Pots and seeds trays are best stood inside plastic 'gravel' trays. Gravel trays are like seed trays but without any holes. They come in various sizes. To keep things simple just two sizes are required.
Standard gravel trays are ideal for standing seed trays in. Young plants that are growing in 3-4 inch pots are also ideally suited to this size tray. The content of a small watering can (700ml) is the perfect volume of water to satisfy all the plants growing in a small gravel tray. For best results the water is poured directly into the tray. This allows the pots absorb the water from below.
Larger plants in 2lt+ pots are better placed in 'Jumbo' trays designed for grow bags. These larger plants can be watered directly and left to sit in a small amount of water when actively growing.
A little fable for you...
Once upon a time when breakfast TV was entertaining, there was a segment of a programme dedicated to people with obsessions. On this particular day a young man was featured who happened to be the British junior leak-growing champion and hailed from Yorkshire or thereabouts. In between the narcissistic guffaws of the presenters, the young man could be heard to say 'Warm water, use warm water'.
The moral of this tale is to use warm water when watering your fledgling tropical plants. Just because it is nice and warm in a greenhouse, the water coming out of the garden tap can still be extremely cold in the spring. Dousing your tropical plants with icy water is not the best way to earn their loyalty.
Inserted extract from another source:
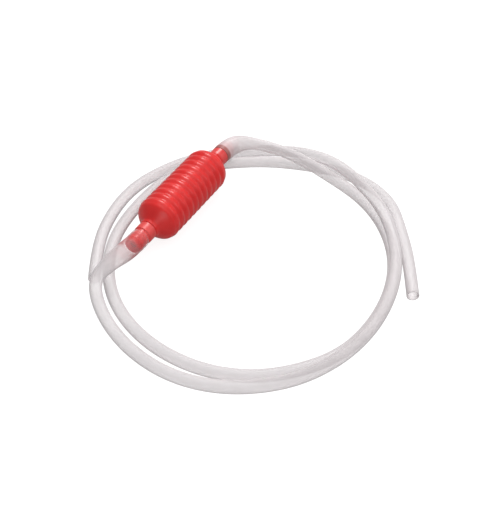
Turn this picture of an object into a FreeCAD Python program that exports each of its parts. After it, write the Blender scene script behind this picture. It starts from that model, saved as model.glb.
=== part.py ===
import FreeCAD, Part
import math
import os
import Sketcher
from FreeCAD import Vector, Rotation, Placement

# Squeeze-bulb siphon for pond and aquarium water.
# A ribbed soft bulb lies on its side between two one-way valves, and a clear
# vinyl hose is pushed over the spigot at each end.
# Frame: X along the bulb from the inlet to the outlet, Z up, origin on the
# floor under the middle of the bulb.

doc = FreeCAD.newDocument("siphon")

# ---------------------------------------------------------------- dimensions
dims = doc.addObject("Spreadsheet::Sheet", "dims")
VALUES = [
    # soft bulb
    ("axis_height", 19.3),       # the bulb rests on its ribs
    ("bulb_length", 107.0),      # mouth to mouth
    ("valley_radius", 18.2),     # between two ribs
    ("rib_radius", 19.3),        # on the crest of a rib
    ("rib_pitch", 7.36),
    ("rib_width", 6.3),
    ("rib_crest", 2.5),          # width of the flat on a crest
    ("rib_start", 13.05),        # first rib from the mouth
    ("rib_count", 11),
    ("cavity_radius", 16.0),
    ("mouth_outer", 8.4),
    ("mouth_bore", 6.1),
    # end fittings
    ("tail_length", 9.5),
    ("tail_radius", 6.0),
    ("collar_length", 9.0),
    ("collar_radius", 8.2),
    ("spigot_length", 14.5),
    ("spigot_radius", 7.35),
    ("barb_radius", 7.7),
    ("bore_radius", 4.0),
    ("chamber_radius", 5.6),
    ("chamber_length", 14.0),
    # one-way valves
    ("seat_radius", 5.55),
    ("seat_bore", 2.6),
    ("seat_length", 2.0),
    ("ball_radius", 3.5),
    ("ball_rest", 4.45),         # ball centre from the back of its seat
    ("cage_start", 2.05),
    ("cage_length", 9.95),
    ("cage_bore", 3.75),
    ("cage_cup", 8.4),           # depth of the cage's ball chamber
    ("cage_slot", 3.0),
    ("cage_hole", 1.05),
    # hoses
    ("hose_radius", 5.0),
    ("hose_bore", 4.0),
    ("flare_radius", 8.4),
    ("flare_bore", 7.75),
]
for row, (alias, value) in enumerate(VALUES, 1):
    dims.set("A%d" % row, alias)
    dims.set("B%d" % row, str(value))
    dims.setAlias("B%d" % row, alias)
doc.recompute()
D = {alias: float(getattr(dims, alias)) for alias, _ in VALUES}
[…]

If you don't have electricity in your greenhouse the problem can be alleviated somewhat by standing filled watering cans on the greenhouse floor. The water should be a few degrees warmer than straight out of the tap.
If you do have an electrical supply to your greenhouse, a 25 litre beer fermenting barrel with tap and an aquarium heater should provide you with your daily needs of warm water. Always remember when using this method, to re-fill the barrel after each time you use it. Also never completely empty the barrel, an aquarium heater will shatter if allowed to dry out whilst on.